Meaty Beaty Big and Bouncy is one of my top two favorite Who albums, still. This thrown-together collection and Who’s Next are what I want to hear when I have a Townshend/Daltrey/Moon/Entwistle craving. Pete took some flak when it first came out because not all of it was unreleased here at the time, picking up the songs missing from the U.S. catalog meant fans had to buy some of it a second time. But in the long view of music history, MBB&B remains the definitive overview of their early glory days, from “I Can’t Explain” to Tommy.
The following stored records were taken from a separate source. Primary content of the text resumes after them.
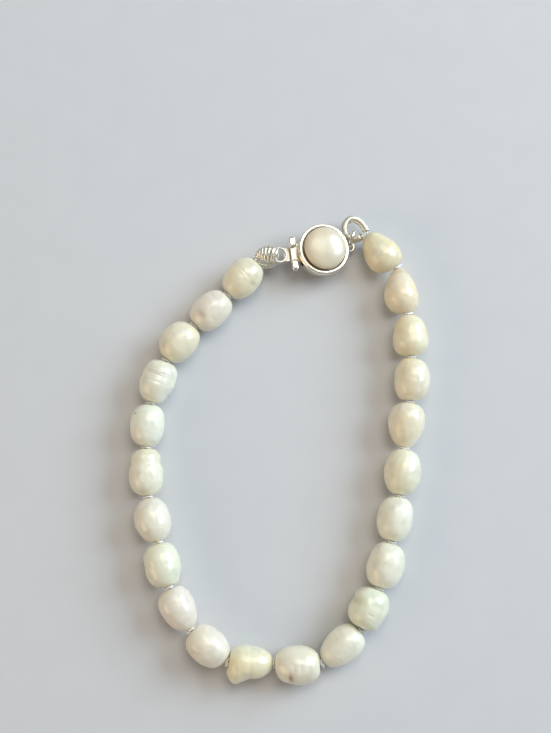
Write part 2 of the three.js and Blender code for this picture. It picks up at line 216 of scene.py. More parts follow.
# The left gimp is a loose, flattened coil. It swells where it passes over the end ring, and comes
# back under itself. width and depth are half of what the coil measures across.
CoilPlace = namedtuple("CoilPlace", "x y z width depth")
COIL_LEFT = (
    CoilPlace(-3.75, 32.0, 3.25, 0.50, 0.50),
    CoilPlace(-3.4, 32.6, 3.45, 0.62, 0.55),
    CoilPlace(-2.75, 32.95, 3.75, 1.10, 0.80),
    CoilPlace(-2.1, 33.05, 3.95, 1.40, 1.05),
    CoilPlace(-1.4, 33.05, 4.05, 1.50, 1.15),
    CoilPlace(-0.7, 33.0, 4.0, 1.42, 1.10),
    CoilPlace(-0.1, 32.85, 3.85, 1.14, 0.95),
)
COIL_BACK = (
    CoilPlace(-0.35, 31.9, 2.75, 0.45, 0.45),
    CoilPlace(-1.0, 31.5, 2.6, 0.55, 0.52),
    CoilPlace(-1.8, 31.3, 2.6, 0.58, 0.55),
    CoilPlace(-2.6, 31.3, 2.75, 0.55, 0.52),
    CoilPlace(-3.3, 31.55, 2.95, 0.50, 0.50),
)
WIRE_LEFT = {"wire": 0.225, "pitch": 0.47}
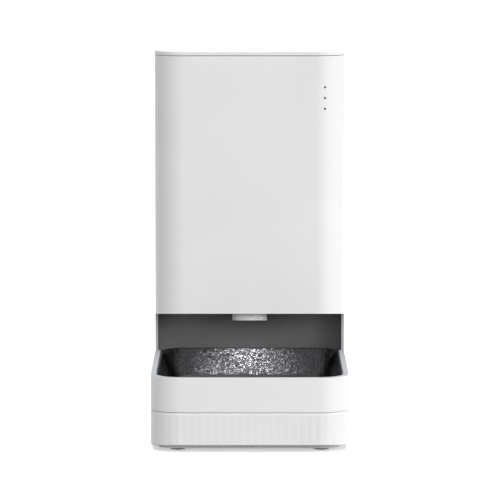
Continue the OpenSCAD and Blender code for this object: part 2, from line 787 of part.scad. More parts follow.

Flowers has songs that had been previously unreleased anywhere, were single-only releases, or had been omitted from the U.S. version of a couple of U.K. albums. It shouldn’t work as brilliantly as it does, but it easily takes its place as another mid-60s Stones gem. The big hits, “Ruby Tuesday,” “Let’s Spend the Night Together,” “Lady Jane,” are essential Stones, but it’s the lesser-known stuff like “Back Street Girl,” “Sittin’ on a Fence,” and their excellent cover of the Temptations “My Girl” that really puts Flowers over the top. There would have been no way for Stones fans to own some these great songs otherwise, making this record an important part of their catalog and a favorite among the diehards. It all sounds terrific together, almost by accident.